• Aim of the exercise
Could every line of the data be printed exactly as it reads?

• Data excerpt
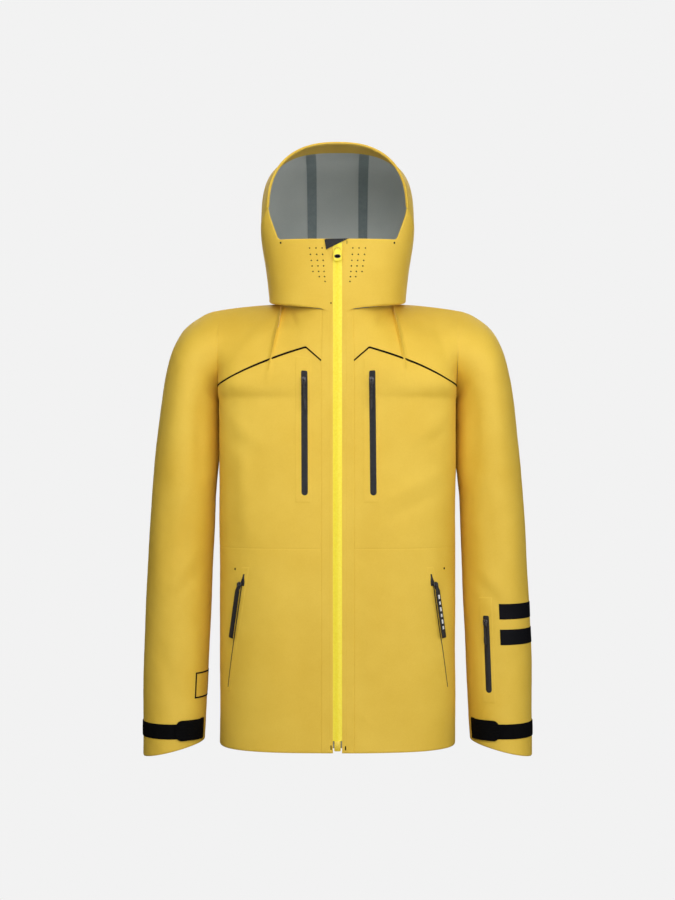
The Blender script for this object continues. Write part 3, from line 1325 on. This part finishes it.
def area_light(name, place, target, size, power, spread=180):
    """A rectangular lamp at a place, turned to its target; spread is in degrees."""
    data = bpy.data.lights.new(name, "AREA")
    data.shape, data.size, data.size_y = "RECTANGLE", *size
    data.energy, data.spread = power, math.radians(spread)
    lamp = bpy.data.objects.new(name, data)
    lamp.location = Vector(place)
    lamp.rotation_euler = (Vector(target) - Vector(place)).to_track_quat("-Z", "Y").to_euler()
    bpy.context.scene.collection.objects.link(lamp)


PALE = linear(242, 242, 242)


def make_studio():
    """Soft lamps round a plain floor and backdrop of one pale tone."""
    mesh = bpy.data.meshes.new("floor")
    half, level = 30.0, float(SHIFT[2]) - 0.5
    mesh.from_pydata([(x, y, level) for x, y in ((-half, -half), (half, -half), (half, half),
                                                 (-half, half))], [], [(0, 1, 2, 3)])
    n = Nodes("floor")
    n.shader.inputs["Base Color"].default_value = (0, 0, 0, 1)
    n.shader.inputs["Specular IOR Level"].default_value = 0
    n.shader.inputs["Emission Color"].default_value = (*PALE, 1)
    n.shader.inputs["Emission Strength"].default_value = 1.0
    mesh.materials.append(n.material)
    floor = bpy.data.objects.new("floor", mesh)
    floor.visible_diffuse = floor.visible_glossy = floor.visible_shadow = False
    bpy.context.scene.collection.objects.link(floor)
    world = bpy.data.worlds.new("studio")
    bpy.context.scene.world = world
    world.use_nodes = True
    world.node_tree.nodes["Background"].inputs["Color"].default_value = (*PALE, 1)
    world.cycles_visibility.diffuse = False
    world.cycles_visibility.glossy = False
    area_light("key", (-0.6, -2.7, 1.3), (0, 0, -0.1), (2.8, 2.4), 56)
    area_light("fill", (1.5, -2.6, 0.2), (0, 0, -0.2), (2.4, 2.6), 36)
    area_light("left", (-2.7, -0.9, 0.2), (0, 0, -0.1), (2.0, 2.4), 7)
    area_light("right", (2.7, -0.9, 0.2), (0, 0, -0.1), (2.0, 2.4), 13)
    area_light("top", (0, -0.6, 2.4), (0, 0, 0), (2.4, 1.6), 20)
    area_light("low", (0, -2.4, -1.2), (0, 0, 0), (2.6, 1.0), 11)
    area_light("hood", (0, -1.3, -0.9), (0, 0.05, 0.24), (0.6, 0.6), 0.13, spread=24)
    area_light("back", (0, 2.8, 0.8), (0, 0, -0.2), (3.0, 2.4), 46)
    bpy.context.scene.view_settings.view_transform = "Standard"


make_camera()
make_studio()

• Result of the exercise
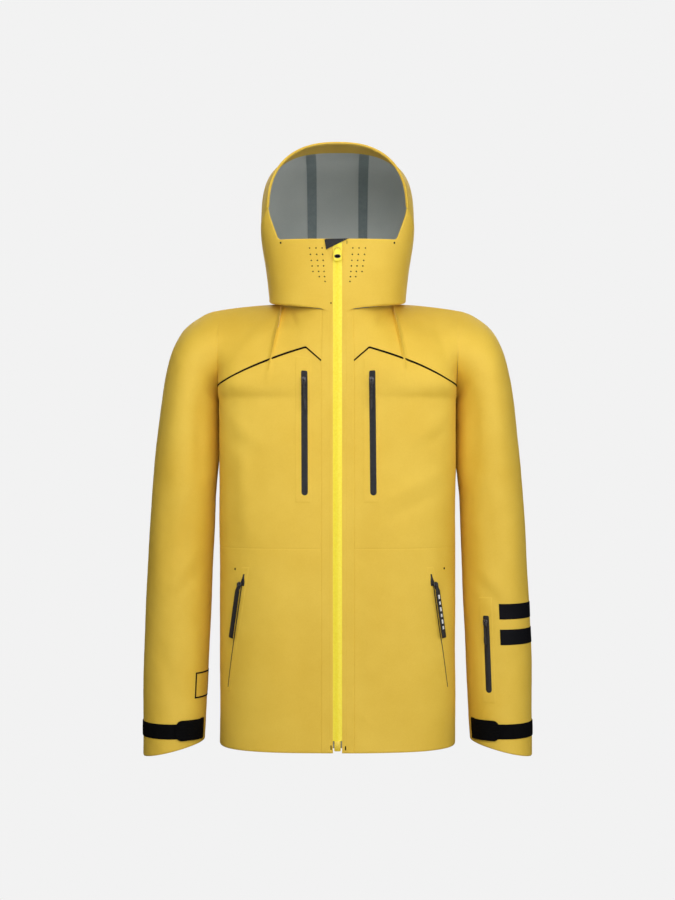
The Blender script for this object continues. Write part 3, from line 1325 on. This part finishes it.
def area_light(name, place, target, size, power, spread=180):
    """A rectangular lamp at a place, turned to its target; spread is in degrees."""
    data = bpy.data.lights.new(name, "AREA")
    data.shape, data.size, data.size_y = "RECTANGLE", *size
    data.energy, data.spread = power, math.radians(spread)
    lamp = bpy.data.objects.new(name, data)
    lamp.location = Vector(place)
    lamp.rotation_euler = (Vector(target) - Vector(place)).to_track_quat("-Z", "Y").to_euler()
    bpy.context.scene.collection.objects.link(lamp)


PALE = linear(242, 242, 242)


def make_studio():
    """Soft lamps round a plain floor and backdrop of one pale tone."""
    mesh = bpy.data.meshes.new("floor")
    half, level = 30.0, float(SHIFT[2]) - 0.5
    mesh.from_pydata([(x, y, level) for x, y in ((-half, -half), (half, -half), (half, half),
                                                 (-half, half))], [], [(0, 1, 2, 3)])
    n = Nodes("floor")
    n.shader.inputs["Base Color"].default_value = (0, 0, 0, 1)
    n.shader.inputs["Specular IOR Level"].default_value = 0
    n.shader.inputs["Emission Color"].default_value = (*PALE, 1)
    n.shader.inputs["Emission Strength"].default_value = 1.0
    mesh.materials.append(n.material)
    floor = bpy.data.objects.new("floor", mesh)
    floor.visible_diffuse = floor.visible_glossy = floor.visible_shadow = False
    bpy.context.scene.collection.objects.link(floor)
    world = bpy.data.worlds.new("studio")
    bpy.context.scene.world = world
    world.use_nodes = True
    world.node_tree.nodes["Background"].inputs["Color"].default_value = (*PALE, 1)
    world.cycles_visibility.diffuse = False
    world.cycles_visibility.glossy = False
    area_light("key", (-0.6, -2.7, 1.3), (0, 0, -0.1), (2.8, 2.4), 56)
    area_light("fill", (1.5, -2.6, 0.2), (0, 0, -0.2), (2.4, 2.6), 36)
    area_light("left", (-2.7, -0.9, 0.2), (0, 0, -0.1), (2.0, 2.4), 7)
    area_light("right", (2.7, -0.9, 0.2), (0, 0, -0.1), (2.0, 2.4), 13)
    area_light("top", (0, -0.6, 2.4), (0, 0, 0), (2.4, 1.6), 20)
    area_light("low", (0, -2.4, -1.2), (0, 0, 0), (2.6, 1.0), 11)
    area_light("hood", (0, -1.3, -0.9), (0, 0.05, 0.24), (0.6, 0.6), 0.13, spread=24)
    area_light("back", (0, 2.8, 0.8), (0, 0, -0.2), (3.0, 2.4), 46)
    bpy.context.scene.view_settings.view_transform = "Standard"


make_camera()
make_studio()